Late morning. Great sandwiches and potato salad and pickles gratis the Menil Collection. Thank you program director Carl Killian and Tony and Lori and Michael once owner of the amazing Brazos Bookstore. Then a few minutes to drift around Surrealist show—Tanguy, Magritte, Max Ernst, Joseph Cornell, De Chirico, Kurt Schwitters. Here’s what we did, thanks to great plan concocted yesterday by Joshua Beckman, Travis Nichols, Sierra Nelson, Matthew Zapruder: Dara and I walked around commenting on the art, making up little fragmented narratives, which Travis Nichols, wearing a Madonna-like headpiece mike, then ran a running commentary on, in which he could shift/add/change into a walkie-talkie which piped directly to Sierra Nelson in Kelly green Girl Friday Superman’s girlfriend on a job interview suit, sort of Coco Chanel meets DKNY if DKNY had a crush on Betsy Johnson, Sierra who then typed up these transmissions into her own poem, then Liz Hughey who stole the show as “the runner” in jogging clothes. Liz who then ran from the end of the gallery where Sierra Nelson was typing on did I mention it was an old manual with a good strong ding when it returned. Liz Hughey taking pink-sheeted poem from Sierra and running up gallery hall through audience to Valzhyna Mort and Joshua Clover who then read the poem, changing it, too, at their whim and fancy. Halfway through a whistle blew which relieved Dara and I, with Joshua Beckman and Matthew Zapruder taking over our roles. Thoughout all improving Liz Hughey was a mercurial wonder—once a pissed off corporate bitch saying “I can’t deal with this,” as she stomped up with the poem in her hand, once a penitent before an unforgiving God, once a crying hysteric, once a laughing hysteric, once a calm, collected creature who sat in taut delay before delivering the poem. Joshua and Valzhyna after clear, delicious delivery crumpling up the pages after each poem was read, and at the performance’s end, running, too, down the gallery, throwing crumples at the audience.
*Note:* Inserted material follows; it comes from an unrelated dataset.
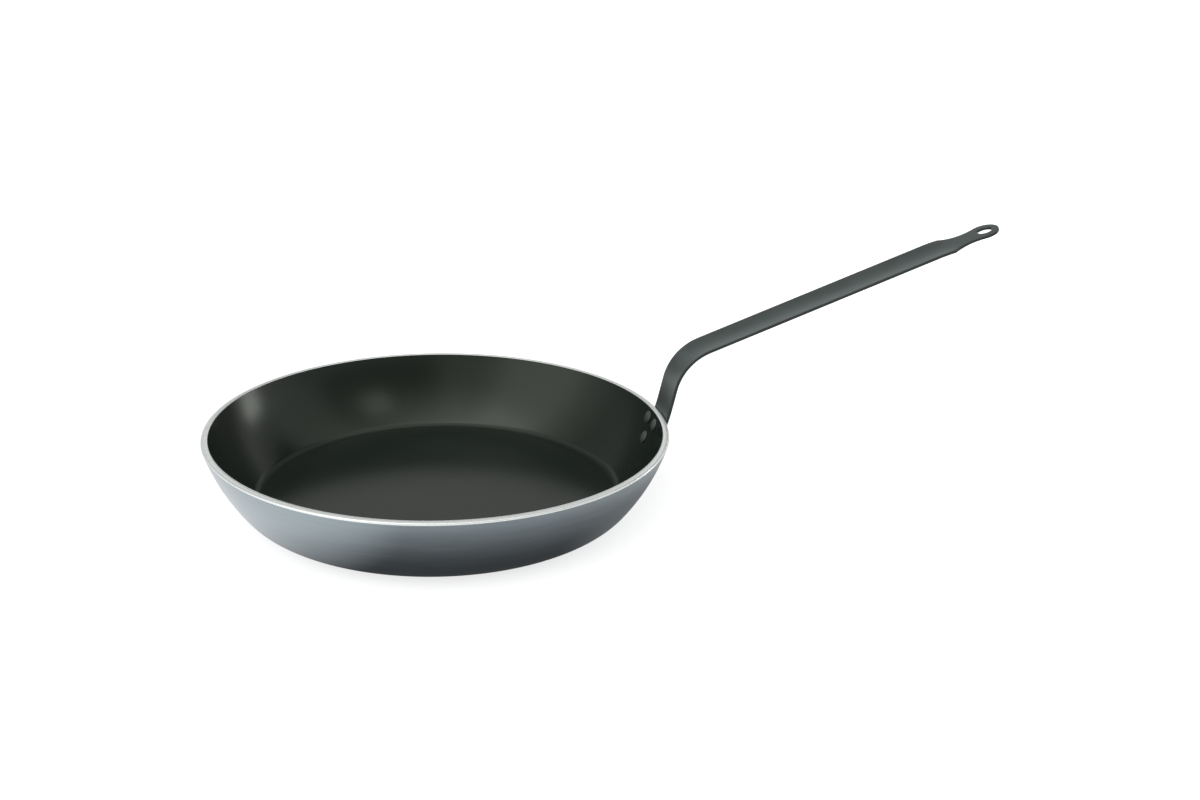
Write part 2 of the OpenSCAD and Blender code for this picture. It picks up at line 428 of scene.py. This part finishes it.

Then we rushed on to the bus, and the cat arrived, dashing across green, wet Houston dew.
And full-hearted, entire spirited, tender Jane Miller, who came to it all. Jane who is Lana Turner We Love You, Get Up.
Day 39 / Houston, TX / Gillian Conoley
Reading in Austin was at Big Red Sun, landscaping company with a beautiful outdoor space, white gravel spread, succulent plants, large stage. Readings including many Austin poets, great magazine Skanky Possum editors Hoa Nguyen and Dale Smith, with bus poets Matthew Zapruder, Joshua Beckman, Dara Wier, Joshua Clover, Sierra Nelson, Travis Nichols, Liz Hughey, Valzhyna Mort, Gillian Conoley under big Texas sky. Sounds of the night accompanying the words—sirens, dogs howling, car radios, Mexican polka music every time someone opened the door of the bar across the street. Keg of beer, bottles of wine, a good time, with Bill Wesley affable fearless bus driver picking up the guitar and singing his fabulous country repertoire long into the night.
Last day of the bus for me, until we meet again, in Santa Cruz and San Francisco.
The bus is a good place. Stay on the bus long enough, and it becomes the center, the town, the city, the home, and the stops become the guests. Something deeply American/ democratic/enterprising about the bus. The bus was a big, big dream that took hold. It gave me faith again that something this good and generous could happen in our country. Thank you Joshua Beckman, Matthew Zapruder, Travis Nichols for making it work. They worked while we rode. Perhaps the bus is a bit of miracle. If it’s made it through more than 2/3 of the trip, it can make it through the Andes, Tierra del Fuego, Cuba, Pluto. Fly on, big bad bus. Thanks for holding all the words. And for providing such large windows out into the world.